Record list:
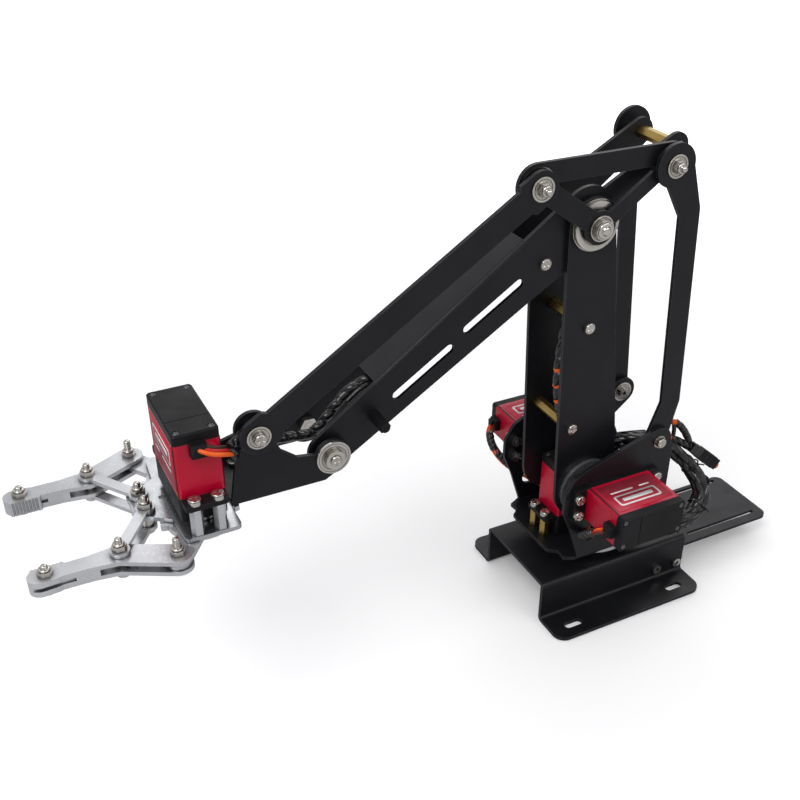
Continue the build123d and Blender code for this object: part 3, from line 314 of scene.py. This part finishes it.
def tube_into(bm, path, radius, seg=10, mat=0, fr=None):
    """Sweeps a ring along the path; radius may be a function of the index."""
    fr = fr or frames(path)
    rings = []
    for i, p in enumerate(path):
        r = radius(i) if callable(radius) else radius
        _, n, b = fr[i]
        rings.append([bm.verts.new(p + (n * math.cos(2 * math.pi * k / seg) + b * math.sin(2 * math.pi * k / seg)) * r)
                      for k in range(seg)])
    for a, c in zip(rings, rings[1:]):
        for k in range(seg):
            f = bm.faces.new((a[k], a[(k + 1) % seg], c[(k + 1) % seg], c[k]))
            f.material_index = mat
    for ring, rev in ((rings[0], True), (rings[-1], False)):
        f = bm.faces.new(list(reversed(ring)) if rev else ring)
        f.material_index = mat


def wire(name, pts, r, mat, body, n=10, seg=8):
    bm = bmesh.new()
    tube_into(bm, spline(pts, n), r * MM, seg)
    return finish_bm(bm, name, mat, body)


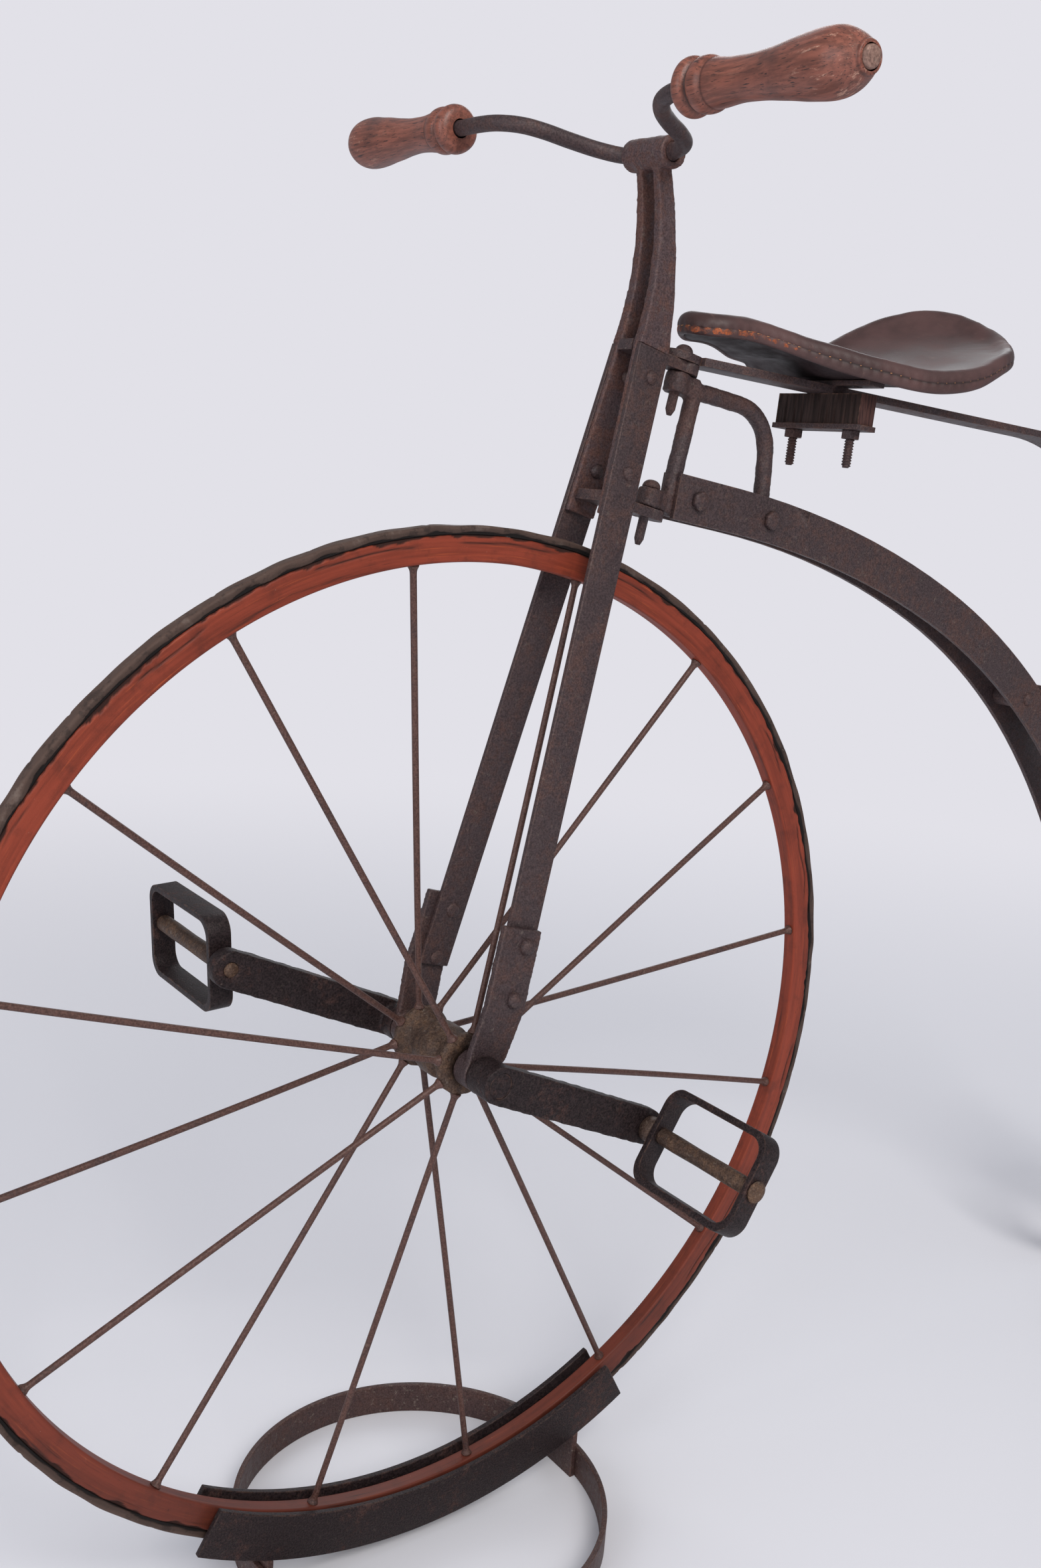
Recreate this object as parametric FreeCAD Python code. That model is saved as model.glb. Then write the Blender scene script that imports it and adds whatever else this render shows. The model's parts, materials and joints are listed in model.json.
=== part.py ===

Brief: Output the listing above word for word.

Solution to this exercise:
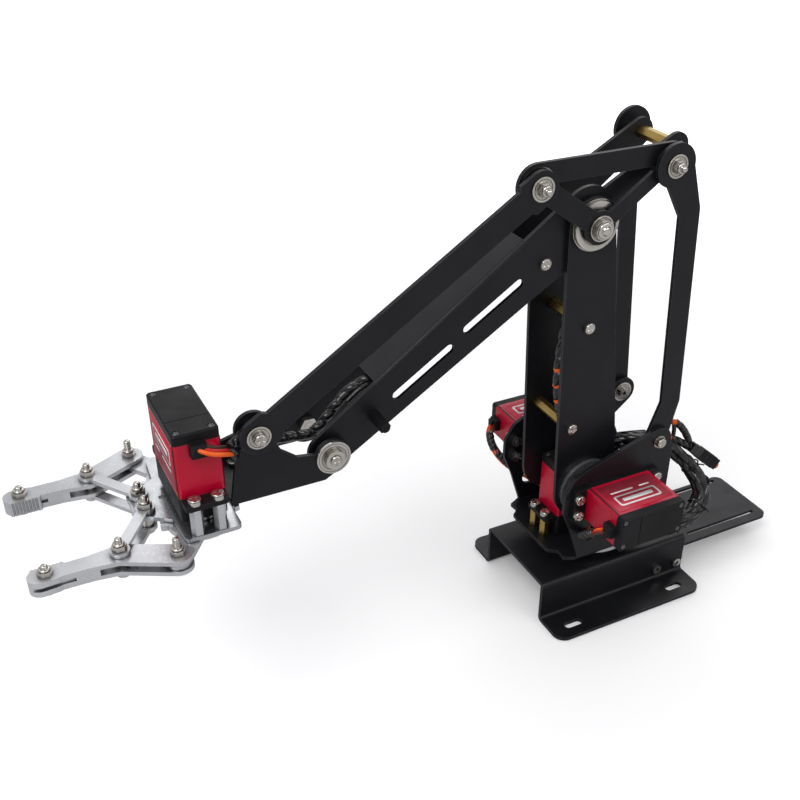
Continue the build123d and Blender code for this object: part 3, from line 314 of scene.py. This part finishes it.
def tube_into(bm, path, radius, seg=10, mat=0, fr=None):
    """Sweeps a ring along the path; radius may be a function of the index."""
    fr = fr or frames(path)
    rings = []
    for i, p in enumerate(path):
        r = radius(i) if callable(radius) else radius
        _, n, b = fr[i]
        rings.append([bm.verts.new(p + (n * math.cos(2 * math.pi * k / seg) + b * math.sin(2 * math.pi * k / seg)) * r)
                      for k in range(seg)])
    for a, c in zip(rings, rings[1:]):
        for k in range(seg):
            f = bm.faces.new((a[k], a[(k + 1) % seg], c[(k + 1) % seg], c[k]))
            f.material_index = mat
    for ring, rev in ((rings[0], True), (rings[-1], False)):
        f = bm.faces.new(list(reversed(ring)) if rev else ring)
        f.material_index = mat


def wire(name, pts, r, mat, body, n=10, seg=8):
    bm = bmesh.new()
    tube_into(bm, spline(pts, n), r * MM, seg)
    return finish_bm(bm, name, mat, body)


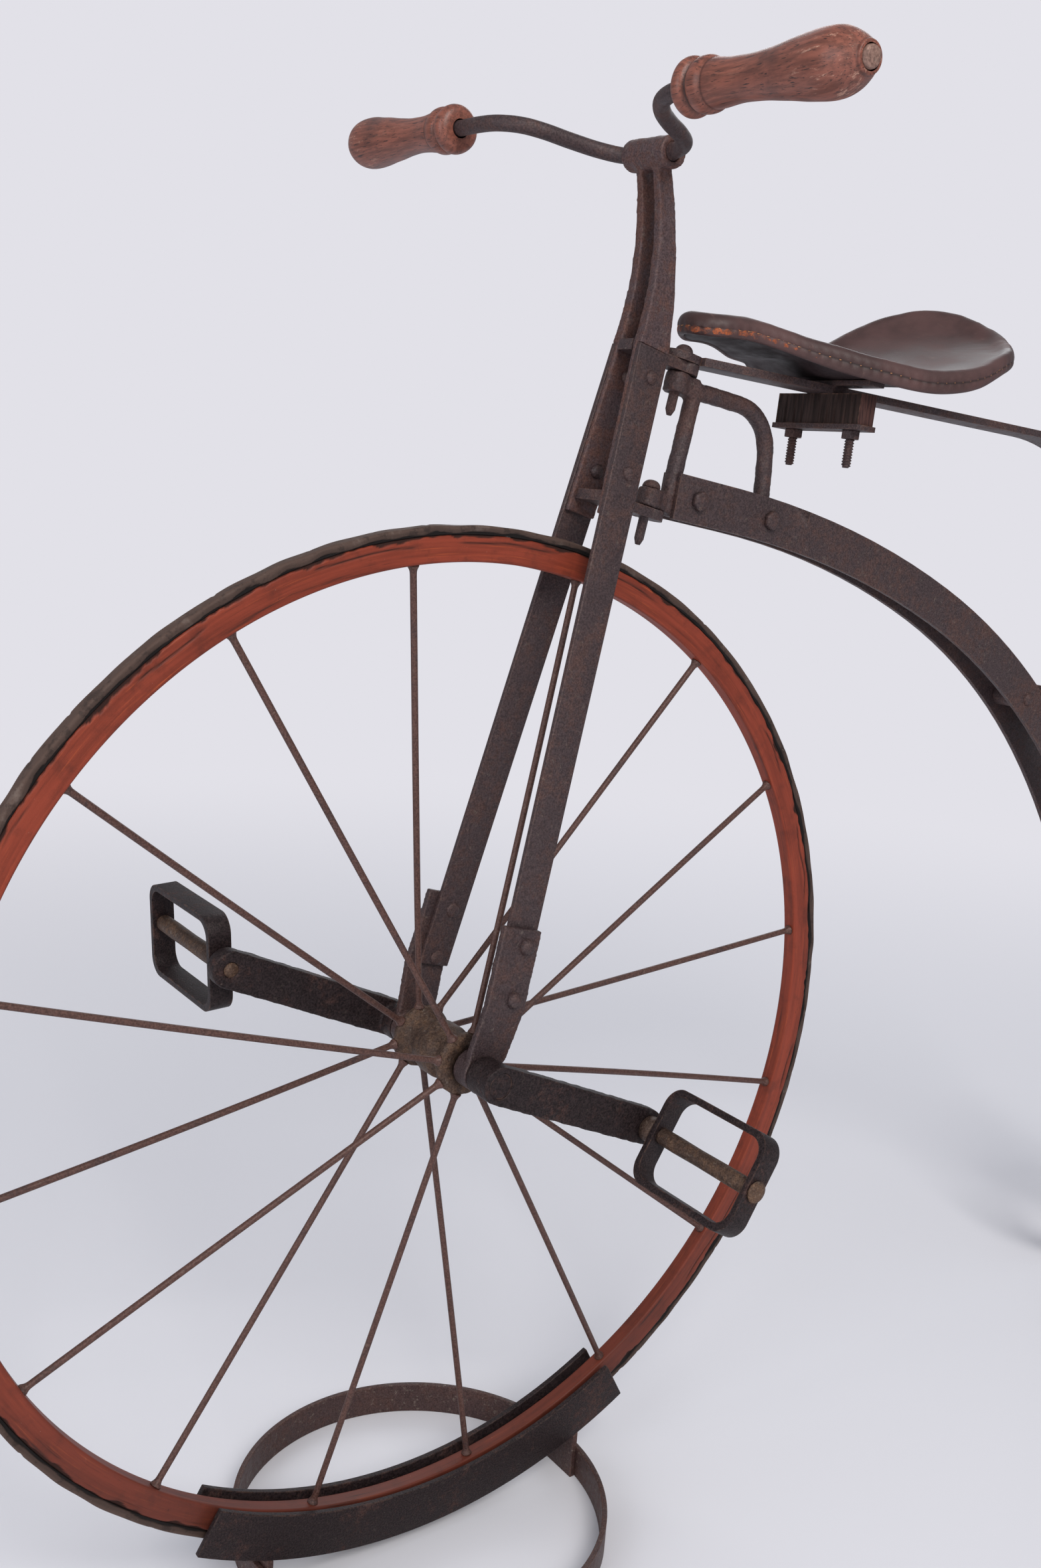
Recreate this object as parametric FreeCAD Python code. That model is saved as model.glb. Then write the Blender scene script that imports it and adds whatever else this render shows. The model's parts, materials and joints are listed in model.json.
=== part.py ===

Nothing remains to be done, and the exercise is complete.